Corte, do século 20 para o 21: Bandeira perigou não emplacar os versos de Estrela da Vida Inteira em vestibular de Goiás. Esgotada nas principais livrarias do País, alunos não encontravam sua obra em junho de 2012. Não reeditada por questões de herança. Herdeiros também impedem naquele momento reedições de Cecilia Meireles. Mas se anuncia que em 2012 terminam os direitos autorais sobre a obra de James Joyce, nas mãos do povo, afinal. Quem sabe, também a de Bandeira. Numa simples edição de bolso vendida em banca de jornais pude encontrar alguns de seus poemas. Sem falar no auxílio luxuoso de Humberto Werneck, que acaba de nos brindar com O Santo Sujo, uma biografia de Jaime Ovalle, o enigmático parceiro de Bandeira na canção Azulão. A ele Bandeira dedicou pelo menos dois poemas.

Ovalle atiçava nossa curiosidade de meninos. Quem era esse poeta sem versos, autor sem obra, venerado por Bandeira, Vinícius, Sabino, Gilberto Freyre, e que estava em todo lugar e em parte alguma? Depois de tudo, Bandeira corre o risco de ser “reprovado” no vestibular. Progredimos? Já nos esquecemos do poema O Bicho, queBandeira publicou em 1947 contra esse papo-furado de reciclagem-sustentabilidade-economia verde: “Vi ontem um bicho/Na imundície do pátio/Catando comida entre os detritos./ Quando achava alguma coisa, /Não examinava nem cheirava:/Engolia com voracidade./ O bicho não era um cão./ Não era um gato,/ Não era um rato./ O bicho, meu Deus, era um homem.”

Talvez o poema soe sentimental para as vestais tão “puras” que dizem querer “salvar” o mundo, o planeta, a natureza, e vão acumulando cada vez mais detrito e poder. O discurso da salvação é papo de psicóticos, pois a natureza não está nem aí para o desaparecimento da espécie. Para as vestais que nos ameaçam, infundindo o temor para mais bem governarem, a lembrança do tango argentino à la Bandeira. Para outros, os versos da Mascarada: “Você me conhece? (Frase dos mascarados de antigamente) – Você me conhece? – Não conheço não. – Ah, com fui bela! Tive grandes olhos, / Que a paixão dos homens/ (Estranha paixão!) Fazia maiores… / Fazia infinitos./ Diz: não me conheces? – Não conheço não./ … Por mim quantas vezes/ Quase tu mataste, /Quase te mataste,/Quase te mataram! / Agora me fitas/ E não me conheces?/ Não conheço não./ Conheço é que a vida, / É sonho, ilusão./ Conheço é que a vida, /A vida é traição.

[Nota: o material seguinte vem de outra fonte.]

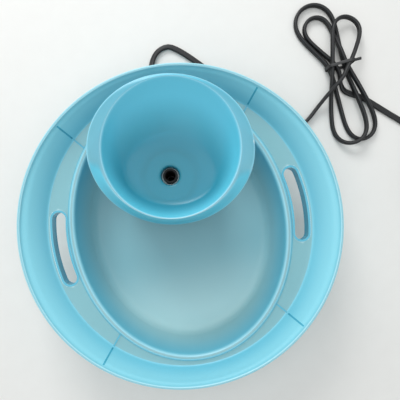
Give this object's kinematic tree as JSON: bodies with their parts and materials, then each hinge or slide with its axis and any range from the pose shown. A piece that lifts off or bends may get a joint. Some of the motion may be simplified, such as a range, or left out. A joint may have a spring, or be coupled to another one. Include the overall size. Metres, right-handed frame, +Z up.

A traição dos amigos, dos pais (defenestrar os filhos, abandoná-los no lixão – o homem goza com seus dejetos), dos amantes (esquartejar o parceiro), tudo isso é fichinha: a vida é que é traição. O que nem de longe é fazer apologia do liberou geral.

(Este texto levemente ampliado e modificado foi publicado em 24 de junho de 2012 no jornal O Popular,  sob o título Memória de Manuel Bandeira.)